Versions
- Version used from 1959 to 1975
- Version used from colonial period
- Armiger: Republic of Suriname
- Adopted: 25 November 1975
- Shield: Trade ship on water, palm tree on land, single diamond, single star
- Supporters: Two Arawak Natives armed with bows and quivers, dressed in loincloth and ceremonial headdress.
- Compartment: Red ribbon or banner
- Motto: Justitia, Pietas, Fides "Justice, Piety, Fidelity"

= Coat of arms of Suriname =

The coat of arms of Suriname was adopted on November 25, 1975. It consists of two indigenous men carrying an oval shield, below which rests a pennant bearing the motto "justitia, pietas, fides". The shield features a sailing ship at sea on the left half and a royal palm on the earth on the right. In the center is a green diamond containing a yellow five-pointed star.

== Description ==
The sailboat represents Suriname's colonial past as a source of cash crops and its present day involvement in international commerce; the royal palm represents both the rainforest that covers two-thirds of the country and the country's involvement in agribusiness; the diamond represents the mining industry; the star symbolizes the five continents from which the inhabitants of Suriname immigrated. The motto is Latin and means "justice, piety, trust". The shield bearers symbolize the indigenous people as the original inhabitants of the region.

== History ==
In 1770, the coat of arms belonged to the City of Amsterdam. However, in 1975, the year of Suriname's independence, Suriname introduced a new coat of arms to acknowledge and respect the indigenous population as well as to represent the new country.

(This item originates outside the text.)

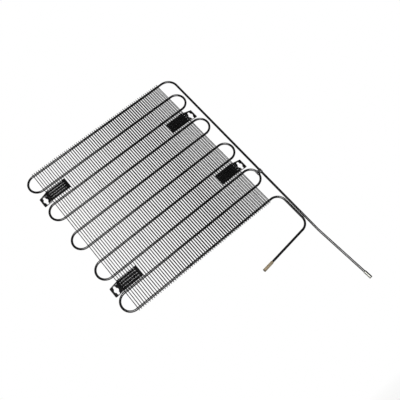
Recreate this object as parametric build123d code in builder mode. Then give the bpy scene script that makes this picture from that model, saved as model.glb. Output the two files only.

It consists of two Arawak Indians who represent the unity of the Indigenous people. The bright yellow star in the center symbolizes the people that migrated to Suriname including America, Asia, Africa, Australia, and Europe. The green diamond shape in the middle represents a hart.

The oval shape shield that is divided into two portrays a boat on the left side and rain forest on the right. The boat on the left side represent the history of slavery in Suriname and the people that were shipped from Africa. The right side of the shield, symbolizes justice. At the bottom shield there is a banner stating 'JUSTITIA PIETAS FIDES'. Justitia means 'justified', Pietas means faithfulness towards God, family and country, and lastly, Fides means loyalty to commitment.

In 1682 the coat of Suriname still belonged to the Dutch West India Company, until Suriname established the 'Society of Suriname' in 1683.